When we were first designing the house I said we would need an elevator. And we would need the elevator to do a few unusual things. One, it would have to be able to open not only on each of the four floors, but also out the back in our parking pad at ground level. That means it would have to open on two contiguous sides, the front side and the left side. It would then also have to have some security features since one door is external to the building. And we would need it to be large enough to accommodate a wheelchair with a caregiver.
Lucky for us, we had the perfect spot! When the house was three apartments, there were a series of small powder rooms in the very back corner of the building, all stacked up on each other in perfect alignment. So we had a natural elevator shaft (or hoistway, as I have discovered the companies call them) just waiting for the interiors to be demoed and the floors to be removed to create 40 feet of elevator housing!
This is looking up the shaft from the first floor to the roof, you can see the two doors and the blocked off windows!
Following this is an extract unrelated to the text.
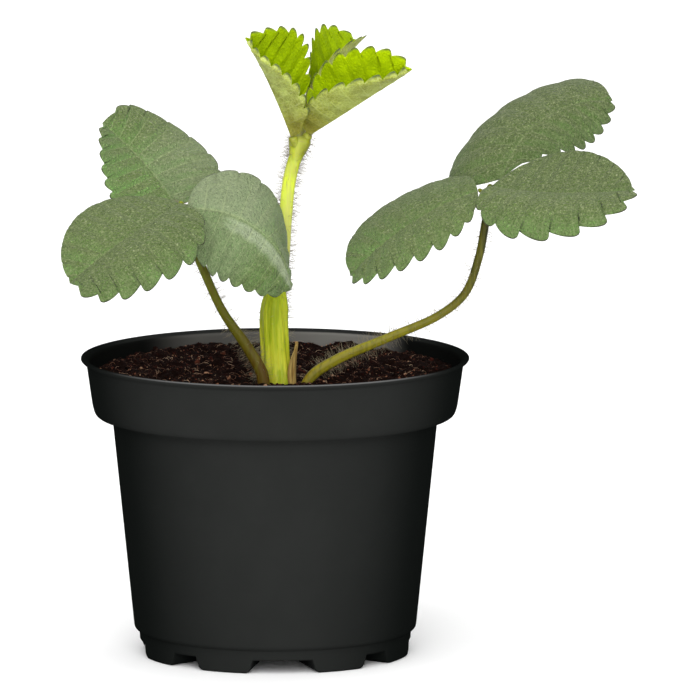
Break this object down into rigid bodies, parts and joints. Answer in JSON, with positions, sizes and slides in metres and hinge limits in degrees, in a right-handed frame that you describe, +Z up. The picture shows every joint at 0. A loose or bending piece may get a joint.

When we started looking into elevator companies, there were several local folks specializing in residential elevators. But only one could really do everything we wanted in our budget. That was Extended Home Living Services and their home elevator arm To The Top Home Elevators. From the first meeting they were great, giving us all of the information on how to get an elevator that would work best for our ongoing needs. They had all the best stuff, both hydraulic and winding drum mechanisms available, all sorts of options for the interior of the cab, and most importantly, they could do a residential elevator that would be able to do the full building and have the essential two-side opening feature! It has all sorts of extra features like accordion style gates that open and close automatically, the ability to turn it off completely when we go out of town, and an external access security system that uses a punch code to call the elevator, which means that when my family comes to visit and they park behind the house, they can just punch in the code and come right on in!
We got to pick interior finishes, which I will share later, but you can go as simple or fancy as you like. We went with winding drum instead of hydraulic since it is a bit easier to maintain. And when I tell you that we were truly blown away by how affordable this thing is, let me just say that it is less than half of what it is going to cost us to redo the stairs. Yeah.
|this is our elevator being delivered!!!!|
My contractors were able to prep the hoistway on their own and said it was pretty straightforward with the input EHLS gave them. But if you don't have a convenient spot already in your house like we did, you can actually build an elevator shaft on the outside of your home in a good location and then just open doorways to get internal access. Who knew?
Lucky for us, at the moment, we don't need any of their other services like stair lifts or ramps or stuff, but they do it all for accessible living. And while affordable elevators doesn't mean cheap elevators, if the only thing preventing you from getting another 10-15 years out of loving your house is a flight or two of stairs, they start to look practically cheap. If you have a parent who really doesn't want to leave the family home, and is still able to be independent but for your concern about stairs, I cannot recommend strongly enough that you at least call someone to come take a look and see what is possible. By the time you add up the cost of fixing a home up for sale, finding a new one, paying for moving expenses etc., you might find the cost is a wash!